Information supplied:
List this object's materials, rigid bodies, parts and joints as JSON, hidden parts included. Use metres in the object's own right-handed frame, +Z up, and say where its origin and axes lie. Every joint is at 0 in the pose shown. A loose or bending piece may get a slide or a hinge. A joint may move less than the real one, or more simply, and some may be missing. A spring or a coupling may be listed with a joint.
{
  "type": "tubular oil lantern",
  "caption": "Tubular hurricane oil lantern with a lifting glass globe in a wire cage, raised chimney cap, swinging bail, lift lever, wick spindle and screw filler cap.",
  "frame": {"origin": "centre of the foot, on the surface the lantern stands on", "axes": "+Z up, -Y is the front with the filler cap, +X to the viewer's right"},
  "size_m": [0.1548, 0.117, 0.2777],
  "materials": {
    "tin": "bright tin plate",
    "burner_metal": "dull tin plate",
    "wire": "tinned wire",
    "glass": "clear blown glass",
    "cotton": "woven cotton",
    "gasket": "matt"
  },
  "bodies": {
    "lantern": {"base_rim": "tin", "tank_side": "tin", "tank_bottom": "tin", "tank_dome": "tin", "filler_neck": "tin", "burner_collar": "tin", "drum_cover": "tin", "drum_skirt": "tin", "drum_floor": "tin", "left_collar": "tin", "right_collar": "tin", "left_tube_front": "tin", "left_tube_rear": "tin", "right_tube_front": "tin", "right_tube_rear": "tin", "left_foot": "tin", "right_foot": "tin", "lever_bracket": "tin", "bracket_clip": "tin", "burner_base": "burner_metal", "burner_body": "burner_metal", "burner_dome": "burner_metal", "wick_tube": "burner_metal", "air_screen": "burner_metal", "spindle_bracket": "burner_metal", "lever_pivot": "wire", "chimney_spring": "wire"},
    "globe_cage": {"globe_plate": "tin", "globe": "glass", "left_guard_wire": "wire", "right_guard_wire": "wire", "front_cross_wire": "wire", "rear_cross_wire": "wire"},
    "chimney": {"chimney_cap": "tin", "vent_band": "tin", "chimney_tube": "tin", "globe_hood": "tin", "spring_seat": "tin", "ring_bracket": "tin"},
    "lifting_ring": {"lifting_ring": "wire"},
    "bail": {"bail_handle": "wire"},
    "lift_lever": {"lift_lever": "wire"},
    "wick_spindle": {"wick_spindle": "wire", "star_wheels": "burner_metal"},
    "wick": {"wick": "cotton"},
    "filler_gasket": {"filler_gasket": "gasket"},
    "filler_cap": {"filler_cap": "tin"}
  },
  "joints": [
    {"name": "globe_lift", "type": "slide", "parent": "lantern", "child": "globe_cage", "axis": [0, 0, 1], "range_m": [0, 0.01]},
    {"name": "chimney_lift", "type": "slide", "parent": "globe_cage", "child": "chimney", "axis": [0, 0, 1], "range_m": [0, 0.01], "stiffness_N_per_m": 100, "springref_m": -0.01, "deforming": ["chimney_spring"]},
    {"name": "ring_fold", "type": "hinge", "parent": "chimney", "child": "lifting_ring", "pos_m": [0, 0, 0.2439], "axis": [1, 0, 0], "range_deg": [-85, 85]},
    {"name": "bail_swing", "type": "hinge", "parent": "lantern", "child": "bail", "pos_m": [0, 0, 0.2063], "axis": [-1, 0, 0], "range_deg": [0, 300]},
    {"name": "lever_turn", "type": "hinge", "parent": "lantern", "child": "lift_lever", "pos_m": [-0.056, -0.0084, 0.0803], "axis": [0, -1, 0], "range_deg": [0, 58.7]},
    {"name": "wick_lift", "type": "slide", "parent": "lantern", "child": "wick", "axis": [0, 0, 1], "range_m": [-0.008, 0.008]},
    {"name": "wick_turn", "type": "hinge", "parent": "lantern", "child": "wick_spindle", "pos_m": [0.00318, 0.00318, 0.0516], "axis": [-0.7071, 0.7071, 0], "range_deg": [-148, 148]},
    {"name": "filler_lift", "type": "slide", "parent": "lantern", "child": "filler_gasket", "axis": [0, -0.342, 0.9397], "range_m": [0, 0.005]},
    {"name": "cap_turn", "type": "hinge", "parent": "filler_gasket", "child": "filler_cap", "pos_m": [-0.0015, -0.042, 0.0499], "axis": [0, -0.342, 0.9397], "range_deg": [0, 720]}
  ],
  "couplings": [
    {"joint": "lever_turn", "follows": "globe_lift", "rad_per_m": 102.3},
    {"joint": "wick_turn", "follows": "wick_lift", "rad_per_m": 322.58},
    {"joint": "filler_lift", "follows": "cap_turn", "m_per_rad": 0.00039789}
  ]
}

---

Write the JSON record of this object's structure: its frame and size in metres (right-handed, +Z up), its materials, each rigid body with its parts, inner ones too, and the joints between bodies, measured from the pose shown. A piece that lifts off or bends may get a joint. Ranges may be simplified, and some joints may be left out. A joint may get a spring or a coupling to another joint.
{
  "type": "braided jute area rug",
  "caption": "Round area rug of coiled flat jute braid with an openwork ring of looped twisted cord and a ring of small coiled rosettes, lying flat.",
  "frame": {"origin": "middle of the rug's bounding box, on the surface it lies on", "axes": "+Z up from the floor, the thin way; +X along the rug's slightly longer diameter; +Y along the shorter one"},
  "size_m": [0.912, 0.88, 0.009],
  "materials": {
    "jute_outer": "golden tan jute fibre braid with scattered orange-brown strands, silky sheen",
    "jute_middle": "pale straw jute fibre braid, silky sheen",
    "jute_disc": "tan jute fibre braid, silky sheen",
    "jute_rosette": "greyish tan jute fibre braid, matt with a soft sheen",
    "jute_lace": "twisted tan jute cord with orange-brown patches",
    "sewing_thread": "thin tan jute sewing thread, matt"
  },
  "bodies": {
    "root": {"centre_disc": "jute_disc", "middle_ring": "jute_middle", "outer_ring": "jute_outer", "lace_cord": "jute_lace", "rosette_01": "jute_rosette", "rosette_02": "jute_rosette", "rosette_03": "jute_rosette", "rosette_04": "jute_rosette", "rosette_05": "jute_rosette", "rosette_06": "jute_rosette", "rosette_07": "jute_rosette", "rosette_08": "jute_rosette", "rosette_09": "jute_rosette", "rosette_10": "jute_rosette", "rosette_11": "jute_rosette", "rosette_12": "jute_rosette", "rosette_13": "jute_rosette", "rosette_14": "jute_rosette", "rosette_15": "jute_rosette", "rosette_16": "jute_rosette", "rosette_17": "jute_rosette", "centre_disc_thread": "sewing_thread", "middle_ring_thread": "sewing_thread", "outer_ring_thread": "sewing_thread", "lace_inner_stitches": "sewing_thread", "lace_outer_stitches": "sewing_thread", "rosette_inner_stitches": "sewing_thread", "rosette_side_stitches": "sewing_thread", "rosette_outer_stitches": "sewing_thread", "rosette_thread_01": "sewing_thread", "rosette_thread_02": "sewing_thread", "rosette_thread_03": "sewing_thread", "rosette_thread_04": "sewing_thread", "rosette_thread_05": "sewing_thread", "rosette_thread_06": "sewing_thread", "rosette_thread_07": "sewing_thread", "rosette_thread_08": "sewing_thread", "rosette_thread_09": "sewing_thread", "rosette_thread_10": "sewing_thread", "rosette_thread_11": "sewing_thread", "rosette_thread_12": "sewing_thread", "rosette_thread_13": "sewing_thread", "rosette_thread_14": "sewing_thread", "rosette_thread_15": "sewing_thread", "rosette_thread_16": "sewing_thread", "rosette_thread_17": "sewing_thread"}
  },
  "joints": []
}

The task: Reply with one number only: how many lines of the listing hold "JSON"?

Reply: 2